◆ TASK DATA ◆

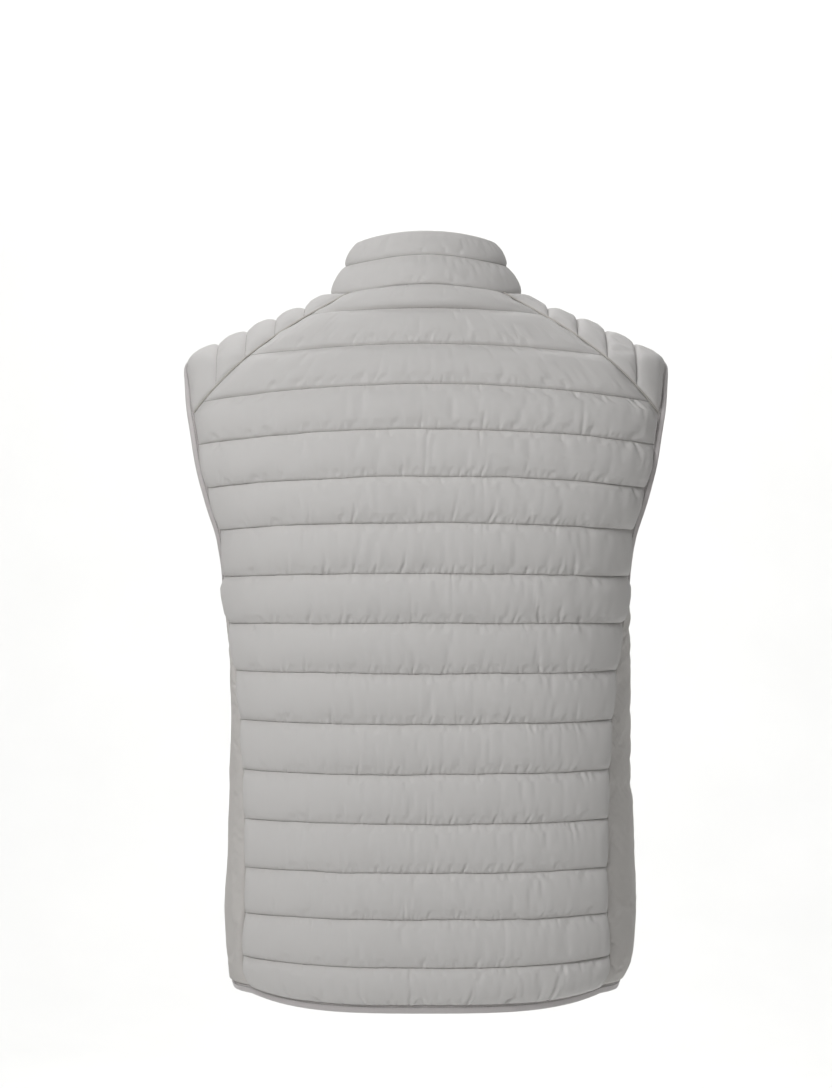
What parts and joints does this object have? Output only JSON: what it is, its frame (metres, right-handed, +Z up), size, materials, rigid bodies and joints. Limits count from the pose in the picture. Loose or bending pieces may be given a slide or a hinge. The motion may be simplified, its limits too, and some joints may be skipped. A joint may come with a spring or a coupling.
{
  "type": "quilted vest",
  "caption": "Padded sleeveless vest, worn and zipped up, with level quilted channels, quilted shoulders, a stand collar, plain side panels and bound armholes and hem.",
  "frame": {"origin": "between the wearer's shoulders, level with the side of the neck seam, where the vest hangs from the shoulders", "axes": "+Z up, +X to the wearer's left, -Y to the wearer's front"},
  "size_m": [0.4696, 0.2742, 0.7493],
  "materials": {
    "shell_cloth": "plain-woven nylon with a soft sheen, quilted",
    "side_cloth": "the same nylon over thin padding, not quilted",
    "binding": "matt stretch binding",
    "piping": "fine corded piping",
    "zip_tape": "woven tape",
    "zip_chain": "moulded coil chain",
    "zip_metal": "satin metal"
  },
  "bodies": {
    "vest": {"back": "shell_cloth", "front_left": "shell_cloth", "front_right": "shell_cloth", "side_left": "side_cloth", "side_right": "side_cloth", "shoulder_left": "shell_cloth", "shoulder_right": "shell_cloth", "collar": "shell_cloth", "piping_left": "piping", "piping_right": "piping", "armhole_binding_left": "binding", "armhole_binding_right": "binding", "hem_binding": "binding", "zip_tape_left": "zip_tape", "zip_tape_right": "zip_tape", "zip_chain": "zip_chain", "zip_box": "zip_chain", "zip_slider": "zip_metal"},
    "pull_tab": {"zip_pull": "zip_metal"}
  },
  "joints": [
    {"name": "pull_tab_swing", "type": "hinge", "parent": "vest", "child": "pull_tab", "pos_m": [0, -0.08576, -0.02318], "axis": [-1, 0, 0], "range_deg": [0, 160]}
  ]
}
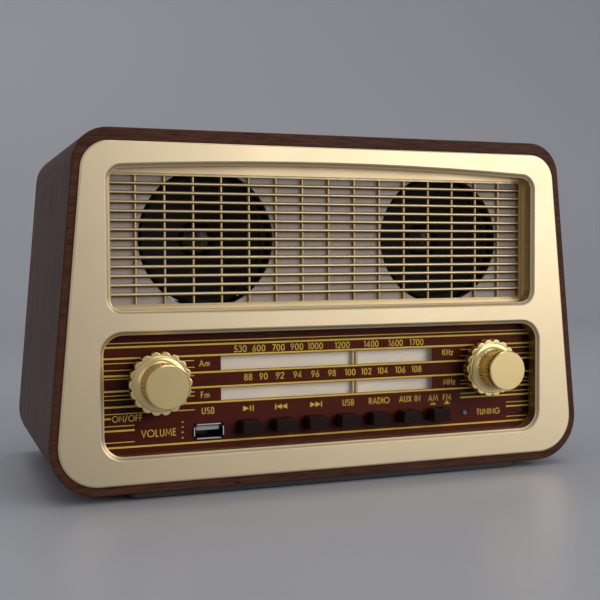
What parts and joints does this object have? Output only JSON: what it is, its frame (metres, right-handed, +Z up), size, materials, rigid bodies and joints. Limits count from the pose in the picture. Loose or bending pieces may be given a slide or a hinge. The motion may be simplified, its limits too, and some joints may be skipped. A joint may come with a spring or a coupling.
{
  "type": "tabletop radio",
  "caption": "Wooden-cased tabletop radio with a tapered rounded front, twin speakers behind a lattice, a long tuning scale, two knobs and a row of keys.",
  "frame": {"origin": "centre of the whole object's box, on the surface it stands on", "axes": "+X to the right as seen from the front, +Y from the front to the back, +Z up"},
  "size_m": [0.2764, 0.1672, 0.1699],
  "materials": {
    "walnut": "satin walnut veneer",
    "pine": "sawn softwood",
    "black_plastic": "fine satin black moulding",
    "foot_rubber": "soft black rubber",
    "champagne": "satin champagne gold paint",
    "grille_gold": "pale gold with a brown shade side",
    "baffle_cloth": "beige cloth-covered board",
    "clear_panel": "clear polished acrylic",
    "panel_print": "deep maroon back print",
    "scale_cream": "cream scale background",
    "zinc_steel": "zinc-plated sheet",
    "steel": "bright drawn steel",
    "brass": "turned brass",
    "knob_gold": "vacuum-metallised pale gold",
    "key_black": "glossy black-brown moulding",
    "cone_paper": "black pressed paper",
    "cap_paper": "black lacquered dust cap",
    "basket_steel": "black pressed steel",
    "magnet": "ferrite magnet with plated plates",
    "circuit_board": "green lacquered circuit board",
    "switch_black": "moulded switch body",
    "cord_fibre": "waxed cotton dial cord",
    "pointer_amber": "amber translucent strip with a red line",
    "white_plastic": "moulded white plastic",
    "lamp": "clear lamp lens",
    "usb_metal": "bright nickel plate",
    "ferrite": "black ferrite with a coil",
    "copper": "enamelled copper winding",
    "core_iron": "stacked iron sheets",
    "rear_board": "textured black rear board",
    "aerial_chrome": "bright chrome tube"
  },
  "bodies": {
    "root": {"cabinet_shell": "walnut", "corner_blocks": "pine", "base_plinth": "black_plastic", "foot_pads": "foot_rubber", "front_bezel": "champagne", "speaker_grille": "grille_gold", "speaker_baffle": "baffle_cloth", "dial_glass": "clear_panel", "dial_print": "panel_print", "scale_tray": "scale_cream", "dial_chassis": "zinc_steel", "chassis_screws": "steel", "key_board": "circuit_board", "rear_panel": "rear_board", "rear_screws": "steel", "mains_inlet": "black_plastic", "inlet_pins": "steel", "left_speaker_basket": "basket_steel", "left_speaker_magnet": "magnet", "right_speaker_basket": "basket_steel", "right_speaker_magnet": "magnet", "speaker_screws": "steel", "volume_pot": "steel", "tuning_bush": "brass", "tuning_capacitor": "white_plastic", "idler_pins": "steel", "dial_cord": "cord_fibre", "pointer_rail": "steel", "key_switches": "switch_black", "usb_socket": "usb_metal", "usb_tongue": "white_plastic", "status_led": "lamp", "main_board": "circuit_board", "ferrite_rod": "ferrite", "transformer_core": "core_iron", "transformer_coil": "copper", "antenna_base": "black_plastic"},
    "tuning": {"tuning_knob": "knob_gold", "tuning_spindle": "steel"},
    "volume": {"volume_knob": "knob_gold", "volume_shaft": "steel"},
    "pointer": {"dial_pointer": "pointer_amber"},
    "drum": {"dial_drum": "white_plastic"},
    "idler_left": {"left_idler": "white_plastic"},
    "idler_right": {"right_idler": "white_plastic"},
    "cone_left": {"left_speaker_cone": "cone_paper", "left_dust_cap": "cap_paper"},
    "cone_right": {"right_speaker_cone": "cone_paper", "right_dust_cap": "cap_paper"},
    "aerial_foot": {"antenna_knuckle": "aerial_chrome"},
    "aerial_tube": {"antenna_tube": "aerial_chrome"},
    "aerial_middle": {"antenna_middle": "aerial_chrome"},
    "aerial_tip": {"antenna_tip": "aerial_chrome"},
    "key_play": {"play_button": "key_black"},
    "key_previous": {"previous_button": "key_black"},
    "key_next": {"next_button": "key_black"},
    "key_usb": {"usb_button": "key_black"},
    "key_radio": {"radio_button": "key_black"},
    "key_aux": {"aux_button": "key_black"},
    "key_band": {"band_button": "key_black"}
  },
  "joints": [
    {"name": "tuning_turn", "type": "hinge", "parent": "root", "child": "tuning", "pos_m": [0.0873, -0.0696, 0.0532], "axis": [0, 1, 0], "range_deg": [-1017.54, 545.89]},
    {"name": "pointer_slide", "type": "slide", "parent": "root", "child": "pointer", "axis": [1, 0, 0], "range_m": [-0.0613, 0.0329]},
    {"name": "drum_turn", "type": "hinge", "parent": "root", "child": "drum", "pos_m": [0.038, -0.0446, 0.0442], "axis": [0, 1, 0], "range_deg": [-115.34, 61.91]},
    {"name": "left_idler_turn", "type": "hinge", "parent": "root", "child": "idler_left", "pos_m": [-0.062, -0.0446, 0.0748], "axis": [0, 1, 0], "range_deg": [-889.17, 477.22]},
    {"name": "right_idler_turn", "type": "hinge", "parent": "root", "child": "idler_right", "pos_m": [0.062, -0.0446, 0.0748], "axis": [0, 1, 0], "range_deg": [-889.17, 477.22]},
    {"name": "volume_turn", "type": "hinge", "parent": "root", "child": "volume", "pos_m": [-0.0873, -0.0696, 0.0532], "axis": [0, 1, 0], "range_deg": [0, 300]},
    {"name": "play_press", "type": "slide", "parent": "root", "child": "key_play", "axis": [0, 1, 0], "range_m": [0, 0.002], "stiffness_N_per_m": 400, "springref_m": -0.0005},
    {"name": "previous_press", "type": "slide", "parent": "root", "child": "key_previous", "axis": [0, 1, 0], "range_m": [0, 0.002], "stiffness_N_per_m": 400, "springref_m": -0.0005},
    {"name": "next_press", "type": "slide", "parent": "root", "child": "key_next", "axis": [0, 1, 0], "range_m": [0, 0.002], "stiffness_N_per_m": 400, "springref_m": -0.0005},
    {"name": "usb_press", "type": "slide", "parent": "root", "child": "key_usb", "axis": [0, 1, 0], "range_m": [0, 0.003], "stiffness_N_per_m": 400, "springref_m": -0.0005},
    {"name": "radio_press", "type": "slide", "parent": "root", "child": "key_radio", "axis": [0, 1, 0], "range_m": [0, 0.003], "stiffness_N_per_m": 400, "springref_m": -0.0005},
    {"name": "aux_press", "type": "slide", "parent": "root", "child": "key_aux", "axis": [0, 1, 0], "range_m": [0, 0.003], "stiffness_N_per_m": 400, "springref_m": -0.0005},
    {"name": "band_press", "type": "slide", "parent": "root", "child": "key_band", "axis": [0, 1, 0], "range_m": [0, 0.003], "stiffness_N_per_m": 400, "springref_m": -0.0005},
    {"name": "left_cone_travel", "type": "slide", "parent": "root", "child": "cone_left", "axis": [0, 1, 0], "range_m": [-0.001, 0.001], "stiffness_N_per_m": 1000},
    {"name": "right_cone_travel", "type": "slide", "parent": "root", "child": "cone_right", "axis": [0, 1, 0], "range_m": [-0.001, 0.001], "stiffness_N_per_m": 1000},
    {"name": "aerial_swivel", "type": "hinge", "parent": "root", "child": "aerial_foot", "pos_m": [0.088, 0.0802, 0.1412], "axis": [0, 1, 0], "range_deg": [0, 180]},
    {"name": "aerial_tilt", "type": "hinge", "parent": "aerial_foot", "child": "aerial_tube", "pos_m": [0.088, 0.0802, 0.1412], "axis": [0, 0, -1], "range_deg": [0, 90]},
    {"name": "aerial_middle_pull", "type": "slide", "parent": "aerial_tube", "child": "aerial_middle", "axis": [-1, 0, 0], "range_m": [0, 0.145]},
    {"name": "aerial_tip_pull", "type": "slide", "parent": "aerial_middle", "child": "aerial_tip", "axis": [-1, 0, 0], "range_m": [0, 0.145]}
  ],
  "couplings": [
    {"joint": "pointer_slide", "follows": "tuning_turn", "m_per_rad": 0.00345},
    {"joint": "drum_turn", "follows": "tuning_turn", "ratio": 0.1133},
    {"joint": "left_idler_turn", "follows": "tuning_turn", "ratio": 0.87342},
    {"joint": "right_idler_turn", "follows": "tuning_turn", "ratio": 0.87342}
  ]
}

◆ WHAT THIS TASK INVOLVES ◆
Which lines include the word "from"? List them all.

◆ FULL OUTPUT ◆
What parts and joints does this object have? Output only JSON: what it is, its frame (metres, right-handed, +Z up), size, materials, rigid bodies and joints. Limits count from the pose in the picture. Loose or bending pieces may be given a slide or a hinge. The motion may be simplified, its limits too, and some joints may be skipped. A joint may come with a spring or a coupling.
  "frame": {"origin": "between the wearer's shoulders, level with the side of the neck seam, where the vest hangs from the shoulders", "axes": "+Z up, +X to the wearer's left, -Y to the wearer's front"},
What parts and joints does this object have? Output only JSON: what it is, its frame (metres, right-handed, +Z up), size, materials, rigid bodies and joints. Limits count from the pose in the picture. Loose or bending pieces may be given a slide or a hinge. The motion may be simplified, its limits too, and some joints may be skipped. A joint may come with a spring or a coupling.
  "frame": {"origin": "centre of the whole object's box, on the surface it stands on", "axes": "+X to the right as seen from the front, +Y from the front to the back, +Z up"},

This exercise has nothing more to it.